El moderno enfatiza la libertad y rechaza la naturaleza, no sin contradicciones que Manent hace notar, con aguda destreza. Así, por ejemplo, Montesquieu (1689-1755), en El espíritu de las leyes, debilita la autoridad de los antiguos, así como la idea del mejor régimen y el concepto de virtud. Los sustituye por la autoridad del momento presente: comercio y libertad (cfr. p. 47). “Lo que llama virtud en la república es el amor por la patria, es decir, por la igualdad. No es una virtud moral ni cristiana, sino la virtud política” (p. 57). Esta virtud política es la renuncia a uno mismo. Es el amor por las leyes y la patria. “Este amor que requiere una preferencia continua por el interés público sobre el propio interés, produce todas las virtudes individuales” (p. 58). Este concepto de virtud “no está basado en el control de las pasiones por la razón, sino más bien en la absorción de la energía pasional por y en una pasión única: el amor a la patria y la igualdad.
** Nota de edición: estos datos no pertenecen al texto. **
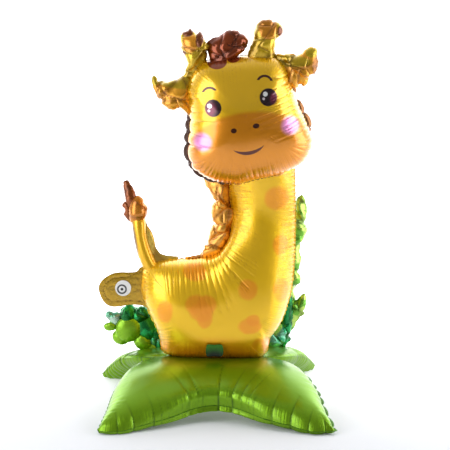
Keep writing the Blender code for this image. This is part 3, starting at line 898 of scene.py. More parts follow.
@dataclass(frozen=True)
class FoilFinish:
    """Polyester film, metallised by vapour and printed with transparent ink.

    The metal behind the ink mirrors the studio in the ink's colour, and the clear top coat adds
    a thin white reflection. Gathers show as dark and bright lines. The finest streaks beside a
    real weld are about 1 mm apart, too fine to show here, so they are drawn 3 mm apart.
    """

    FOLD_SHADE: ClassVar[float] = 0.9
    CLOUD_SHARE: ClassVar[float] = 0.90
    STREAK_STRETCH: ClassVar[float] = 14.0
    CUT_FADE: ClassVar[float] = 0.06

    name: str
    colour: str
    # Painted shade: the colour that the film darkens to in its folds
    deep: str
    marks: tuple[Mark, ...] = ()
    front_limit: Optional[float] = None
    metallic: float = 0.62
    roughness: float = 0.32
    coat: float = 0.6
    coat_ior: float = 1.5
    coat_roughness: float = 0.20
    streak_pitch: float = 3.0 * MM
    streak_depth: float = 0.3 * MM
    streak_reach: float = 10 * MM
    crinkle_size: float = 14 * MM
    crinkle_depth: float = 0.2 * MM
    blotch: Optional[str] = None
    blotch_size: float = 22 * MM
    blotch_share: float = 0.5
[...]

Es, por lo tanto, el amor por una regla que oprime e incluso aflige” (pp. 61-62).
Esta virtud política, entendida como renuncia a uno mismo, como vocación de servicio en quien asume la función pública está en el corazón del concepto de “servidor público”. Ya nos gustaría que fuera así. Basta ver el panorama de la política nacional e internacional para darnos cuenta de que la realidad es otra. James Buchanan, premio Nobel de economía, con su teoría de la public choice mostró que el propio interés, el egoísmo, el oportunismo anida en la condición humana, independientemente, de la función pública o privada que asuma el agente libre. Es decir, ni el comercio ni la administración pública suplen la falta de virtudes personales de los seres humanos.
Adam Smith, por su parte, considera que “el deseo de mejorar (improvement) es el resorte central de la naturaleza humana” (p.163). Antes, Hobbes sostenía que la inclinación general de toda la humanidad es el deseo constante y sin tregua de adquirir poder y más poder. “De Hobbes a Smith, el deseo de poder se convierte en deseo de poder adquisitivo, ya sea para comprar los productos del trabajo o el trabajo mismo” (p. 164). Un deseo para mejorar su condición ya por vanidad (terrateniente, Teoría de los sentimientos morales) o por satisfacción e interés (comerciante, La riqueza de las naciones) (cfr. p. 166). Como se ve, la valla es más bien baja y se queda en el puro interés propio.
Para John Locke, la naturaleza le da al hombre materiales sin valor. El plus creador es el trabajo humano, origen de la propiedad. Lo que determina y motiva la acción humana para Locke es el uneasiness, término que expresa tanto la inquietud como la incomodidad, el malestar. De ahí que lo propio del deseo sea huir ante cualquier mal que experimente en el presente. No es el bien el que mueve al ser humano, puede más el malestar presente siempre que el bien futuro. No hay espacio ni tiempo para los fines nobles. Huir del mal, ese el gran motivo (cfr. pp. 228-234).
La ciudad del hombre moderno está jalonada por el emotivismo libertario: quiero, puedo, no hago daño a terceros, luego lo hago. No hay más instancia que el deseo. A esta concepción política, Manent propone una ciudad que se nutra de la sabiduría clásica y la esperanza cristiana en la Providencia que animaron de manera conjunta el alma occidental. Una ciudad que procure la vida buena de sus ciudadanos y sepa aunar el afán de logro de la modernidad con el afán de servicio cristiano. Tenemos los recursos morales y políticos suficientes para continuar con nuestra andadura ciudadana: acción y esperanza, tiempo y eternidad.